As a general rule, if a tea is flattened and has a lot of surface area, it should be used quickly, but if it is rolled and has less exposed surface area, it can last much longer.

Oolong Teas: 6 months to 2 years

Oolongs are often described as somewhere between green and black tea: sometimes they can be closer to a green tea and keep its freshness for around six months, while other times they’re closer to a black tea and can be flavorful a couple of years down the line.

Generally, oolongs that are less oxidized (such as Ali Shan) should be used quickly to enjoy its full flavor, while heavily oxidized oolongs (such as Bai Hao) can be kept around for quite a while.

The key to maintaining freshness in an oolong is proper storage: since loose oolong has a shorter shelf life and opening a container can expose it to humidity and air that can prematurely age it, it’s recommended to store oolongs in multiple, small containers for less air exposure.

Pu-erh Teas: Up to... 50 Years?!?!

Okay, that might be a little bit of an exaggeration. While some Pu-erhs can be tucked away in your pantry for half a century, it really depends on the type of Pu-erh and how it’s stored.

Pu-erh is an aged tea, though depending on the type of Pu-erh, it can be naturally aged (called raw or “sheng”) or artificially aged (called cooked, ripe, or “shou”). Many pu-erh connoisseurs like to buy young raw pu-ehrs (sometimes in pressed-cake form for the big pu-erh drinkers) and leave it in their pantry for decades, aging it like a fine wine before enjoying it. Because cooked pu-erh production is a sped up aging process, it can be enjoyed right away.

While pu-erhs can get better with age, they do reach a point where they stop getting better. With proper storage and depending on the type, raw pu-erhs can be enjoyed over twenty years later, but cooked pu-erhs should be enjoyed much sooner. Either way, if you’re looking for a long-lasting tea, look no further than pu-erh.

White Teas: 1 Year to 18 Months

White teas are delicate: delicate flavors, delicate aromas, and also delicate leaves. Like green teas, white tea undergoes very little processing with only a slight amount of oxidation that occurs naturally when withering (not to mention that it’s made with the young, delicate buds of the tea bush of early Spring).
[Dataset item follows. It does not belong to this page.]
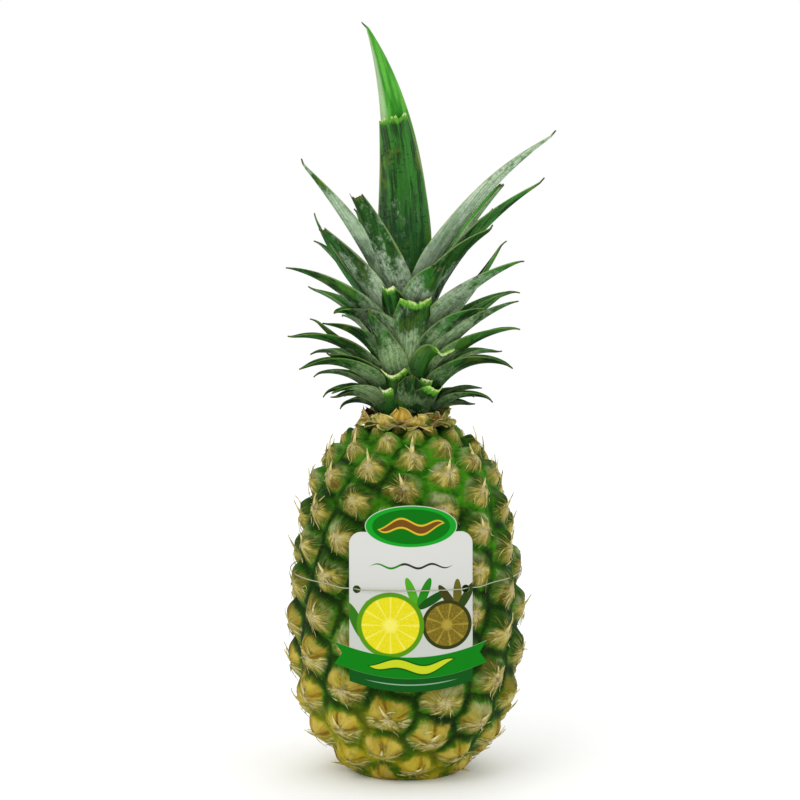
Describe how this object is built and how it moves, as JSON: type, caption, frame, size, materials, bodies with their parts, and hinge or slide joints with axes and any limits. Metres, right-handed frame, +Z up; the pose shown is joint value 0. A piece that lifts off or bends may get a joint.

That Silver Needle you bought a month ago should be enjoyed fresh within the first six months of opening, but it is possible to stretch any white tea’s lifespan to one year or longer (but after two years, it will definitely lose its freshness).

Like with its green counterpart, special care is needed when storing a white tea: avoid sunlight and overexposure to air to preserve white tea’s flavor for many cups to come.

Help! I Have Old Tea! What Do I Do?

If you find that your tea collection is starting to show its age, no sweat. While the tea might have started losing its flavor, you can still brew the tea until you decide too much of its flavor is lost (you may start thinking that you’re drinking hot water and not hot tea). If you’re like me and you hate waste, there are plenty of ways to repurpose old tea leaves.

You can incorporate old tea leaves into cleaning around the house, deodorizing everyday items like shoes, give yourself a spa day by brewing yourself a tea bath (fun fact: some spas in Japan allow you to unwind in a nice, warm tea bath), and even getting crafty with tea like adding it into soapmaking or painting with it. Find an article on TeaMuse that details this here. Just because the leaves are old doesn’t mean you have to throw it out: simply repurpose them!